Questions: Do you have aspirin in your medicine cabinet? When was the last time you took an aspirin? Did it help? What is the difference between aspirin and products such as Excedrin, Advil, and Tylenol, et al?
1951 — Rosenberg Trial Begins
public domain image from wikimedia commons
Julius (1918-1953), his wife Ethel (1915-1953), and others, such as David Greenglass (1992-2014) and Morton Sobell (1917-2018), were accused of espionage for selling nuclear secrets to Russia. Because of the technicality that America and Russia were not at war with each other at the time, they could not be charged with treason. The trial began on this date in 1951.
Among the prosecutors was Roy Cohn, an associate of the disgraced, delusional, truth-challenged alcoholic Joseph McCarthy. The Rosenbergs were found guilty and sentenced to death.
But were the Rosenbergs guilty? At the time of the trial, the only direct evidence that they were involved in the passing of secrets to the Russians was the confession of Ethel’s brother David Greenglass, who fingered them as the masterminds of the crime.
But why would Greenglass betray his sister and brother-in-law? Perhaps because he got a much milder sentence for his “cooperation” (15 years instead of death [and he only ended up serving nine-and-a-half of those 15 years])?
The Rosenbergs refused to accept a commutation of their sentence if they provided the names of other spies and admitted their guilt. Their joint statement refusing the terms offered was, “By asking us to repudiate the truth of our innocence, the government admits its own doubts concerning our guilt ... we will not be coerced, even under pain of death, to bear false witness.”
Perhaps the Rosenbergs were simply refusing to “name names” and threw in the claim of being innocent for bad measure; life-long New York resident and co-defendant Morton Sobell, who lived to be 101, admitted late in life that he had been a spy for Russia, and said that the Rosenbergs had been, too.
The Rosenbergs were sentenced to death a month later, on April 5th, 1951, and executed a little over two years after that, on June 19, 1953.
Questions: How many times did Julius need to be shocked before he died? What about Ethel — how many times for her? What did witnesses say they saw coming out of her head when she finally succumbed to the effects of the electric chair? Which U.S. President refused to halt the execution in spite of widespread protests and requests for clemency from many influential people?

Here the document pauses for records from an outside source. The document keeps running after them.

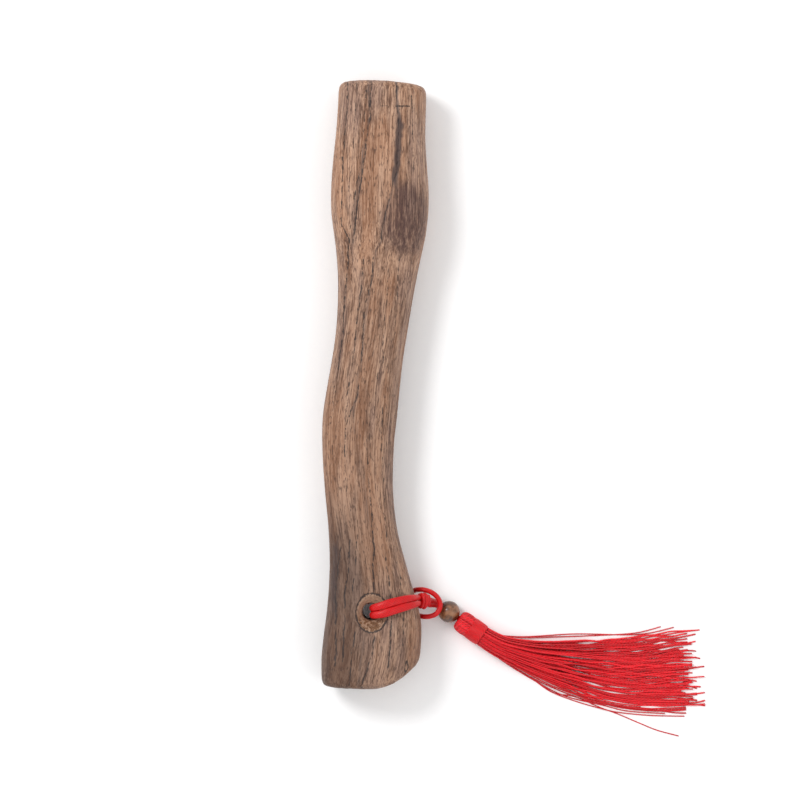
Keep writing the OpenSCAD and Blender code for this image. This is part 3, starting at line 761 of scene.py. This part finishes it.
tie_route = smooth_line([BEAD_AT + BEAD_WAY * 0.8 * MM, BEAD_AT + BEAD_WAY * 3.2 * MM, BEND_FROM, BEND_TO,
                         HEAD_AT + TASSEL_WAY * 2.6 * MM, HEAD_AT + TASSEL_WAY * 5.0 * MM], 1500)
tie_run = np.linspace(0, length_of(tie_route), len(tie_route)) / MM
tie_at = np.r_[np.linspace(*BEFORE_BEND), np.linspace(*IN_BEND),
               np.linspace(PAST_BEND_FROM, tie_run[-1], PAST_BEND_RINGS)]
tie_line = np.column_stack([np.interp(tie_at, tie_run, column) for column in tie_route.T])
tie_width, tie_depth = [np.interp(tie_at, TIE_SECTION[:, 0], column) * MM for column in TIE_SECTION.T[1:]]
tie = Tubes()
tie.add(tie_line, tie_width, tie_depth, sides=14, wide_way=LIFT_AXIS)
cord_end = tie.mesh("cord_end")
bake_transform(cord_end)
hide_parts("stopper_knot")
print("cord end", round(length_of(tie_line) / MM, 1), "mm")

# %% [markdown]
# The skirt's yarns leave the binding packed in a round and end as a flat fan on the table. Nothing may pass
# through anything else on the way, so the bundle is followed slice by slice: each yarn is moved a little,
# then all are pushed apart to a yarn's width and let down until they rest on the table or on each other.
# Silk yarns cling, so neighbours are also drawn into small locks, which opens slits that the paper shows in.

# %% Settle the skirt's yarns slice by slice
YARN_D = 0.68 * MM
YARNS = 102
SLICES = 58
SKIRT_START = HEAD_AT + TASSEL_WAY * (HEAD_LENGTH + BINDING_LENGTH)
SKIRT_ROUTE = [(0, 0, 0), (7, -4.2, 0), (14.4, -7.3, 0), (27, -11.2, 0), (41, -14.2, 0), (56, -16.8, 0),
               (72, -18.2, 0), (87, -18.0, 0), (99, -17.5, 0), (107, -17.3, 0)]
HALF_WIDTHS = [0.235, 0.285, 0.40, 0.56, 0.70, 0.82, 0.90, 0.96, 1.0, 1.02]
HEIGHTS = [9.6, 9.2, 8.4, 6.6, 5.2, 4.2, 3.6, 3.2, 3.0, 3.0]
FAN_HALF_W = 20.5 * MM
BUNDLE_R = 4.75 * MM
SETTLE_ROUNDS, PUSH_APART, SINK = 16, (0.30, 0.46), 0.02 * MM
LOWEST = YARN_D / 2 + 0.02 * MM
FLATTENS = 1.35
WAVE_SIZE, WAVE_RATES = 0.045 * MM, (1.1, 2.3, 3.6)
LOCK_WIDE, LOCK_LONG, LOCK_PULL = 2.4 * MM, 0.080, 1.15 * MM

middle = smooth_line(np.array(SKIRT_ROUTE, float) * MM, SLICES) + [SKIRT_START[0], SKIRT_START[1], 0]
run = np.linspace(0, 1, SLICES)
route_share = np.linspace(0, 1, len(SKIRT_ROUTE))
half_width = np.interp(run, route_share, HALF_WIDTHS) * FAN_HALF_W
height_limit = np.interp(run, route_share, HEIGHTS) * MM
way = unit(np.gradient(middle, axis=0))
way[0] = TASSEL_WAY
sideways = np.column_stack([-way[:, 1], way[:, 0], np.zeros(SLICES)])


def chaos(n):
    """A number from 0 to 1 that looks random but is always the same for the same n."""
    wild = np.sin(n * 12.9898 + 4.1) * 43758.5453
    return wild - np.floor(wild)


def lock_pull(x, share):
    """How far a yarn at x is drawn sideways into its lock. Locks come and go along the skirt."""
    across = x / LOCK_WIDE + 0.7 * math.sin(share * 9.0)
    row = np.floor(across)
    step_along = share / LOCK_LONG + chaos(row)
    lock = np.floor(step_along)
    strength = chaos(row * 7.0 + lock) * np.sin(math.pi * (step_along - lock)) ** 0.7
    return -LOCK_PULL * np.sin(2 * math.pi * across) * strength * min(1.0, 3.0 * max(0.0, share - 0.12))


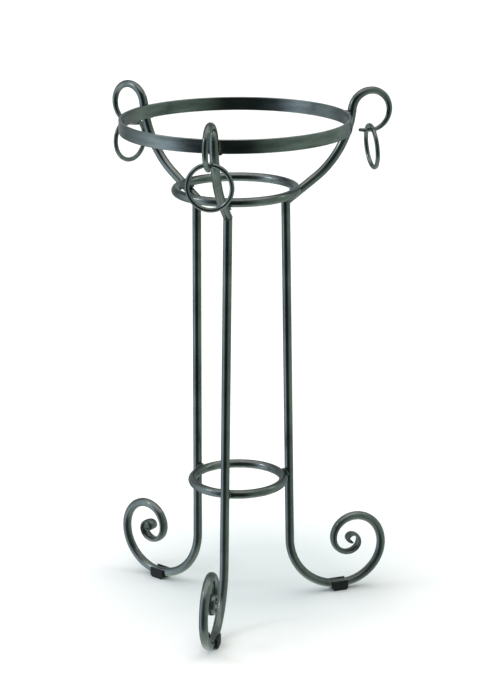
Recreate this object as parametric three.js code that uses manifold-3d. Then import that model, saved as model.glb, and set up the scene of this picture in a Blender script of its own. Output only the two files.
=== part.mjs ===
// Wrought-iron umbrella stand, in millimetres, +Z up.
//
// Three round bars make the legs. Each ends below in a scroll, and stands on a rubber pad
// clipped under its lowest point. Three more bars are mitred and welded to the tops of the
// legs as arms: they carry a flat rim band, and end in curls with a loose ring in each. A
// ring of the same bar ties the arms just above the mitres, and a smaller one ties the legs
// lower down.
//
// One side of the stand is drawn in its own upright plane, where x runs outwards from the
// stand's axis and z runs up. The three sides are alike and are turned about the axis.

import Module from "manifold-3d";
import * as THREE from "three";
import { mergeVertices } from "three/addons/utils/BufferGeometryUtils.js";

const DEGREE = Math.PI / 180;
const QUARTER = 90 * DEGREE;
const HALF_TURN = 180 * DEGREE;

// Stock, and the clearance left wherever two pieces meet
const BAR = 12; // diameter of the legs, the arms and both fixed rings
const TOUCH = 0.3;

// Where a leg and its arm meet
const MITRE_RADIUS = 70;
const MITRE_HEIGHT = 568;
const LEG_SPLAY = 0.68 * DEGREE; // each leg leans out this much from the upright

// Foot pad: a channel of rubber that grips the bar
const PAD_FLOOR = 2.2;
const PAD_WALL = 2.3;
const PAD_LENGTH = 23;
const PAD_HEIGHT = 14;
const PAD_CHAMFER = 3;
const PAD_INSET = 4; // the pad's middle is this far inside the bar's lowest point

// Foot and scroll. The bend radius shrinks by the same ratio with each quarter turn: slowly
// in the open outer turn, and faster in the tight core.
const FOOT_BEND = 77.8;
const SCROLL_START = 67;
const SCROLL_SHRINK = 0.73;
const SCROLL_TURN = 375 * DEGREE;
const CORE_SHRINK = 0.66;
const CORE_TURN = 390 * DEGREE;
const SCROLL_ROUND = 180 * DEGREE; // the bar is round until here, then it is drawn flat
const RIBBON_THICKNESS = 3;
const RIBBON_WIDTH = 18;

// Arm and curl
const ARM_RISE = 34.9 * DEGREE; // the arm's slope above the level where it leaves the mitre
const ARM_STRAIGHT = 50.4;
const ARM_BEND = 126;
const ARM_TOP_HEADING = 83.5 * DEGREE; // the arm's slope as it passes the rim
const CURL_RADIUS = 26.9;
const CURL_TAIL_RADIUS = 97;
const CURL_TAIL_TURN = 10 * DEGREE;
const CURL_TIP = 4.6; // diameter at the very end of the tapered curl

// Fixed rings and rim
const UPPER_RING_ALONG_ARM = 20.2; // from the mitre to the upper ring, along the arm
const LOWER_RING_HEIGHT = 184;
const RIM_RADIUS = 153;
const RIM_THICKNESS = 4;
const RIM_WIDTH = 18;
const RIM_TOP = 686;

// Spacer plate between the rim and an arm
const PLATE_WIDTH = 20;
const PLATE_HEIGHT = 18;
const PLATE_CORNER = 5;
const PLATE_DROP = 1.5; // the plate sits this much below the middle of the rim

// Loose rings
const LOOSE_RADIUS = 28.5; // centre line
const LOOSE_WIRE = 6;

// Welds
const MITRE_BEAD = 2;
const CROSS_BEAD = 2.6;
const CROSS_BEAD_RADIUS = 6.8;
const CROSS_BEAD_SADDLE = 2;
const RIM_BEAD = 2.8;
const RIM_BEAD_LENGTH = 15;

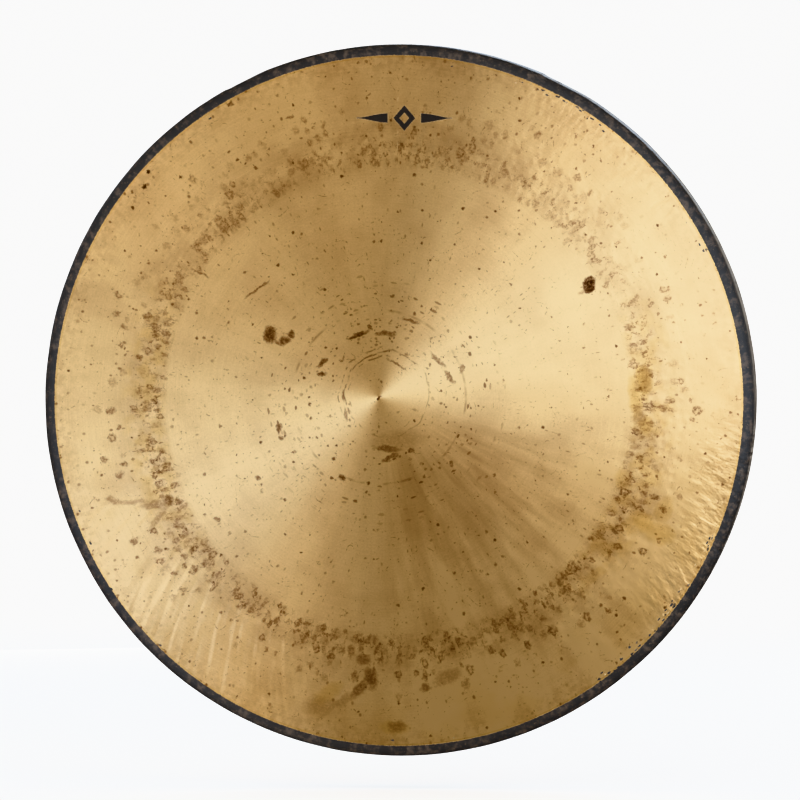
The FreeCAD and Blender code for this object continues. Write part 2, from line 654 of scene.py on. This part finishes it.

1981 — Walter Cronkite Signs Off
public domain images from wikimedia commons
CBS Evening New anchor Walter Cronkite (1916-2009) signed off for the last time on this date in 1981 with his usual, “And that’s the way it is.”
If you watched the news in the 1960s and 1970s, you saw Cronkite and probably remember him well.
You could always trust the charismatic Missourian to give you the straight dope, and not try to twist or manipulate the news or his audience. For that reason he was considered to be the most trusted person in America. This is not conjecture as to the public’s feelings about him, but rather the results of a 1972 poll (the year of the Nixon Watergate scandal).
One of the reasons people trusted Cronkite, and certainly more than the politicians of the day, was his straightforward take on how the war in Vietnam was going (victory is not in sight, a negotiated peace will be needed).
Cronkite retired from CBS in 1981, not because he was tired or tired of the job or because of a contract dispute, but because CBS mandated 65 as the retirement age for its employees. Cronkite stayed professionally active for many years after that, in fact up until the year of his death, twenty-eight years after his “retirement.”
Questions: Did you ever watch Walter Cronkite report the news live? If not, have you seen archival footage of his reportage? Do you “get” why he was voted the most trusted person in America? What is the main reason he was viewed so positively, in your opinion?